In my endless pursuit of the perfect TV show, one of the long lost brothers I search for is a successor to Deadwood. Twice this year I thought I might have found it, first in Damnation and soon after, in Godless.
The seven-part, revisionist western began life as a movie in writer/director Scott Franks mind, until friend and exec producer, James Mangold (the man behind Logan) suggested he adapted Godless into a TV show.
The story sees Roy Goode (Jack O’Connell) flee his outlaw gang, led by one-armed, ultra-violent, psychopathic father-figure Frank Griffin (Jeff Daniels, channeling namesake Jeff Bridges) after the gang go too far and kill a whole town.
Roy takes refuge with Alice Fletcher (Michelle Dockery) in La Belle; a New Mexico town mysteriously made up of women after a mining disaster killed all of their men.
And so begins an intriguing manhunt for both Roy and Griffin which, of course, ends up in a rootin’ tootin’ guns-a-blazin’ shootout, ethereally shot through a constant haze of sand, gunsmoke and New Mexican sunlight.
The scripts are great in the mouths of almost everyone present; especially Brits O’Connell and Dockery, while bone fide Americans Jeff Daniels, Scoot McNairy and The Walking Dead’s Merritt Wever add some yankee authenticity.
At eight-plus hours, Godless had time to breathe – there’s a beautiful ten minute section in which Roy teaches Alice’s half-Indian son to ride a horse, and the New Mexico landscapes (doubling for Colorado) honestly make me think about how I can become a cowboy and live on a ranch.

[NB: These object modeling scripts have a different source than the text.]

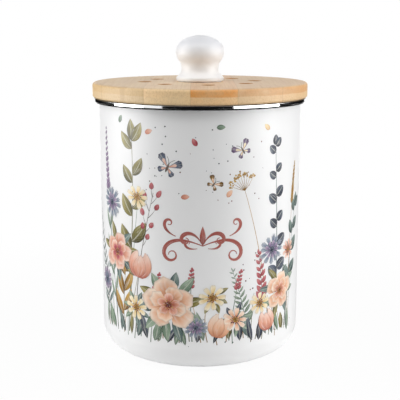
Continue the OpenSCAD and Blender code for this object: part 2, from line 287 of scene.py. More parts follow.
STAVE_W = 33.7              # width of a bamboo stave
STAVE_JOINT = -6.8          # where one joint between two staves lies across the board
GLUE_LINE = (0.05, 0.35)    # glue darkens the wood fully this near a joint, and ends this far off
KNUCKLE = (0.6, 2.4)        # the same for a stave's knuckle, from its middle line
KNUCKLE_SPAN = 150.0        # length of the stretch that the knuckles are strewn over
TONE_JOINT = 0.35            # half the height over which the upper tone of the board's side turns to the lower one
TONE_WANDER = 1.2            # how far their joint strays up and down
PAINTED_SHEEN = (1.2, 0.2)         # the top's paler tone, a painted sheen, comes in between these depths under it
UPPER_TONES = ((0.72, 0.50, 0.25), (0.94, 0.66, 0.36), (0.86, 0.37, 0.09), (0.71, 0.40, 0.18))
LOWER_TONES = ((0.76, 0.56, 0.32), (0.94, 0.68, 0.38), (0.92, 0.60, 0.31), (0.78, 0.53, 0.29))
PAINTED_SHEEN_TONE = (0.67, 0.51, 0.36)

VENT_COUNT = 8
VENT_FIRST = 8.0            # degrees from the right to the first vent
VENT_RING_R = 44.05         # radius of the ring that the vents' middles lie on
VENT_R = 5.25
VENT_GRAIN_AND_SHADE = (0.05, 1.0)        # end grain and painted shade darken the wood fully this near a vent, and end this far off


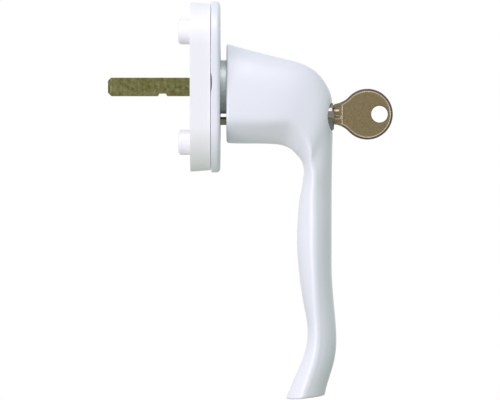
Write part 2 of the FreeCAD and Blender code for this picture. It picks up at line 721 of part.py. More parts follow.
# Key pins: each stands on its own cut of the key and ends just inside the shear line.
key_pins = []
for k, x in enumerate(TUMBLER_X):
    pin_top = "(%s - blade_height / 2 + first_cut + %d * cut_step)" % (PLUG_Z, k)
    pin_bottom = "(%s - %s + tumbler_clearance)" % (PLUG_Z, SHEAR_DEPTH)
    shank = cylinder("pin_shank_%d" % k, "tumbler_diameter / 2",
                     "%s - %s - tumbler_tip" % (pin_top, pin_bottom), x, "0", pin_bottom, UPWARD)
    tip = doc.addObject("Part::Cone", "pin_tip_%d" % k)
    bind(tip, "Radius1", "tumbler_diameter / 2")
    tip.Radius2 = 0
    bind(tip, "Height", "tumbler_tip")
    place(tip, x, "0", pin_top + " - tumbler_tip")
    key_pins.append(fused("key_pin_%d" % k, [shank, tip]))
fused("key_pins", key_pins)

# Plug clip: an open ring between the lock body and the drum that keeps the plug in.
CLIP_BORE = "(%s + clip_end_gap)" % JOURNAL
CLIP_RIM = "(%s - plug_offset - plug_clip_rim_gap)" % LOCK_BORE
plug_clip = turned("plug_clip", [
    (DRUM_REAR + " + clip_end_gap", CLIP_BORE),
    (DRUM_REAR + " + clip_end_gap", CLIP_RIM),
    (LOCK_REAR + " - clip_end_gap", CLIP_RIM),
    (LOCK_REAR + " - clip_end_gap", CLIP_BORE),
], PLUG_Z)
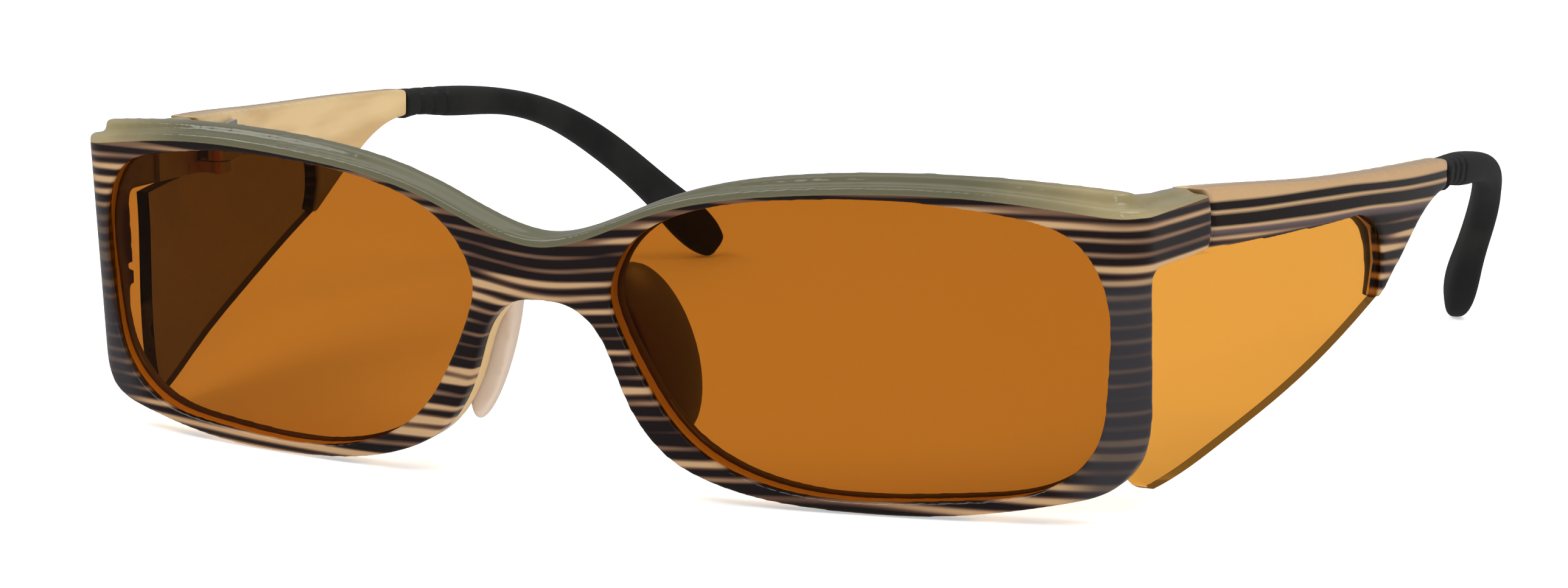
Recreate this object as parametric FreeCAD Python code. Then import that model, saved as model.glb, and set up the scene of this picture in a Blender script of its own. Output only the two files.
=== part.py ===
"""Wrap-round glacier glasses with side shields.

Frame of the model: +X is the wearer's left, -Y is the way the wearer looks, +Z is up.
The glasses stand open on their rim bottoms and ear-tip ends, and the origin is on that
surface, in the middle of the bounding box.  All sizes are in millimetres and degrees.
"""
import FreeCAD, Part
import math
import os
from FreeCAD import Vector

os.makedirs("parts", exist_ok=True)

# ---------------------------------------------------------------- driving dimensions
APEX_Y = -72.8             # the middle of the front, measured from the origin
FLOOR_Z = 0.65             # the standing surface, in the heights used below
FRONT_LIFT = 16.1          # height of the front's own origin, between the two lenses
FRONT_LEAN = 4.9           # the top of the front leans forward by this much

WRAP_RADIUS = 223.0        # plan radius of the front's outer surface
HALF_WIDTH = 67.2          # middle of the front to the flat side of the endpiece
CORNER_RADIUS = 5.5        # plan radius where the front turns into the endpiece
ENDPIECE_FLARE = 0.03      # outward slope of the endpiece, to meet the arm
FACE_THICKNESS = 2.0       # outer laminate of the front
FRONT_THICKNESS = 4.4      # both laminates of the front
RIM_REAR_Y = 13.2          # where the side wall of the rim ends, just below the endpiece
RIM_REAR_SLOPE = 2.0       # and how much further back it would end at RIM_REAR_FOOT
RIM_REAR_FOOT = -20.0
ENDPIECE_BOTTOM = 28.3
RIM_CORNER = 1.5           # round where the endpiece's underside meets the rim

LENS_FRONT = 1.1           # lens faces, measured in from the front's outer surface
LENS_BACK = 2.9
LENS_TONGUE = 0.7          # how far a lens reaches into its groove
LENS_OPENING_REAR = 13.6   # the lens openings end here, ahead of the endpieces

JOINT_Y = 28.4             # rearmost point of the rounded end of the endpiece
JOINT_GAP = 0.35           # the arm's hollowed end follows it at this distance
ARM_END_Y = 88.3           # end of the laminated arm, where the ear tip starts
ARM_PLAN_START = 10.0      # the arm's bowed plan is drawn between these, then trimmed
ARM_PLAN_END = 100.0
ARM_FRONT_Y = 12.0         # the bow's chord runs from here, at ARM_FRONT_X, to ARM_REAR_Y
ARM_FRONT_X = 62.6
ARM_REAR_Y = 87.4
ARM_SPLAY = 0.1472         # slope of the chord
ARM_BOW = 0.0025           # and how much the arm bows out from it
ARM_OUTER = 2.1            # outer laminate of the arm
ARM_THICKNESS = 4.2        # both laminates of the arm, at the hinge
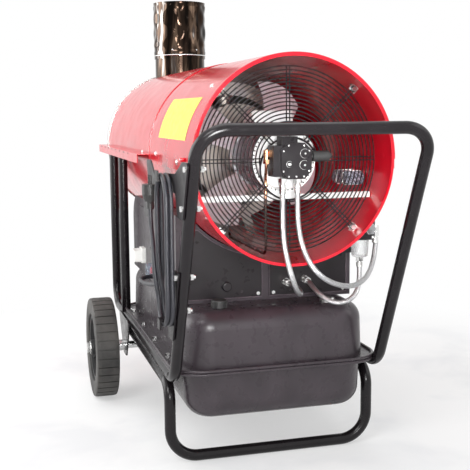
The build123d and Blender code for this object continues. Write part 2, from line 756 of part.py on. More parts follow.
STUB_R = FLUE_R - FLUE_WALL - LAP_GAP
STUB_TOP = AXIS_Z + CASING_R + 30
with BuildPart() as heat_exchanger:
    with BuildSketch(HALF_SECTION):
        with Locations(((DRUM_IN + DRUM_OUT) / 2, (DRUM_Y + DRUM_END) / 2)):
            Rectangle(DRUM_OUT - DRUM_IN, DRUM_END - DRUM_Y)
            Rectangle(DRUM_OUT - DRUM_IN - 2 * STEEL, DRUM_END - DRUM_Y - 2 * STEEL, mode=Mode.SUBTRACT)
    revolve(axis=BODY_AXIS)
    # ducts from the chamber to the drum
    for angle in (0, 90, 180, 270):
        duct = Plane(
            origin=(0, DRUM_Y + 60, AXIS_Z),
            z_dir=(cos(radians(angle)), 0, sin(radians(angle))),
            x_dir=(0, 1, 0),
        ).offset(CHAMBER_R - 20)
        with BuildSketch(duct):
            Circle(30)
        extrude(amount=DRUM_IN - CHAMBER_R + 20 + STEEL / 2)
        with BuildSketch(duct):
            Circle(30 - STEEL)
        extrude(amount=DRUM_IN - CHAMBER_R + 20 + 4, mode=Mode.SUBTRACT)
    with BuildSketch(across(DRUM_Y)):
        Circle(CHAMBER_R + LAP_GAP)
    extrude(amount=-200, mode=Mode.SUBTRACT)
    # flue stub out through the casing
    with BuildSketch(Plane.XY.offset(AXIS_Z + DRUM_OUT - 12)):
        with Locations((0, FLUE_Y)):
            Circle(STUB_R)
    extrude(amount=STUB_TOP - AXIS_Z - DRUM_OUT + 12)
    with BuildSketch(Plane.XY.offset(AXIS_Z + DRUM_IN + 4)):
        with Locations((0, FLUE_Y)):
            Circle(STUB_R - FLUE_WALL)
    extrude(amount=STUB_TOP - AXIS_Z - DRUM_IN, mode=Mode.SUBTRACT)
    # stand-off feet to the casing's lower half
    for y in (DRUM_Y + 80, DRUM_END - 80):
        with BuildSketch(across(y)):
            with PolarLocations((DRUM_OUT + FRONT_LOWER_IN) / 2, 3, 210, 120):
                Rectangle(FRONT_LOWER_IN - DRUM_OUT + 2, 24)
            Circle(FRONT_LOWER_IN - LAP_GAP, mode=Mode.INTERSECT)
            Circle(DRUM_OUT - 1, mode=Mode.SUBTRACT)
        extrude(amount=-3)
finish("heat_exchanger", heat_exchanger)

with BuildPart() as flue_collar:
    with BuildSketch(Plane.XY.offset(AXIS_Z + 190)):
        with Locations((0, FLUE_Y)):
            Circle(FLUE_R)
            Circle(FLUE_R - FLUE_WALL, mode=Mode.SUBTRACT)
    extrude(amount=COLLAR_TOP - AXIS_Z - 190)
    with BuildSketch(across(FLUE_Y - 120)):
        Circle(FRONT_UPPER_OUT + LAP_GAP)
    extrude(amount=-240, mode=Mode.SUBTRACT)
finish("flue_collar", flue_collar)

PIPE_IN = FLUE_R + LAP_GAP
PIPE_OUT = PIPE_IN + 3.0
SOCKET = 8.0
SOCKET_FIT = 0.15
STOP_T = 3.0               # inner bead that rests on the collar
DIMPLES = 12
DIMPLE_DEEP = 2.2
DIMPLE_ROUND = 58.0
with BuildPart() as flue_pipe:
    with BuildSketch(Plane.XY.offset(COLLAR_TOP - SOCKET)):
        with Locations((0, FLUE_Y)):
            Circle(PIPE_OUT)
            Circle(FLUE_R - FLUE_WALL, mode=Mode.SUBTRACT)
    extrude(amount=FLUE_TOP - COLLAR_TOP + SOCKET)
    with BuildSketch(Plane.XY.offset(COLLAR_TOP - SOCKET)):
        with Locations((0, FLUE_Y)):
            Circle(FLUE_R + SOCKET_FIT)
    extrude(amount=SOCKET, mode=Mode.SUBTRACT)
    with BuildSketch(Plane.XY.offset(COLLAR_TOP + STOP_T)):
        with Locations((0, FLUE_Y)):
            Circle(PIPE_IN)
    extrude(amount=FLUE_TOP - COLLAR_TOP - STOP_T, mode=Mode.SUBTRACT)
    # staggered rows of long dimples
    for row, height in enumerate((968.0, 1002.0, 1036.0)):
        for step in range(DIMPLES):
            turn = (step + 0.5 * (row % 2)) * 360 / DIMPLES
            dimple = Plane(
                origin=(0, FLUE_Y, height),
                z_dir=(-sin(radians(turn)), cos(radians(turn)), 0),
                x_dir=(cos(radians(turn)), sin(radians(turn)), 0),
            )
            with BuildSketch(dimple):
                with Locations((PIPE_OUT - DIMPLE_DEEP + DIMPLE_ROUND, 0)):
                    Circle(DIMPLE_ROUND)
            extrude(amount=8, both=True, mode=Mode.SUBTRACT)
finish("flue_pipe", flue_pipe)

# --- fuel tank --------------------------------------------------------------
TANK_CORNER = 62.0
TANK_MID = TANK_Y + TANK_LENGTH / 2
FLANGE_Y = 12.0
FLANGE_CORNER = 88.0


def pan(half_width, start, length, base, depth, corner, edge):
    """Pressed pan: a rounded box drawn from the seam plane, edges rounded."""
    with BuildPart(mode=Mode.PRIVATE) as made:
        with BuildSketch(Plane.XY.offset(base)):
            with Locations((0, start + length / 2)):
                RectangleRounded(2 * half_width, length, corner)
        extrude(amount=depth, taper=2)
        far = made.faces().sort_by(Axis.Z)[-1 if depth > 0 else 0]
        fillet(far.edges(), edge)
    return made.part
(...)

The pacing of Godless does sometimes flag and characters are often not properly introduced or underused. A German woman, instrumental in the final episode is introduced only in the previous episode and veteran actor, Sam Waterstone (another fellow The Newsroom alum, alongside Jeff Daniels) is completely wasted.
The trailer is a little misleading, while the town of La Belle is populated predominantly by women, and they feature more heavily than in previous westerns, the protagonist and antagonist are both male, as is Scoot McNairy’s myopic sheriff B-Story.
Godless promised to rip-up the rule book but failed to become the proto-feminist western for 2017 that I was hoping for.
AND THE UGLY:
Writer Scott Frank struggles again and again to convey time and location. As I write so often, one of the most basic jobs of a director (and writer and editor) is to convey to an audience WHERE we are and WHEN we are. With a narrative which sometimes sprawls across several states and timelines, this is paramount. All it needs is a finger pointing at a map and some ADR and we’d have felt much less disorientated.
That said, the almost monochrome, sepia feel to the flashbacks was always a marvel to behold.
While I’d love to see a second season of Godless, I think it was a one-off limited series.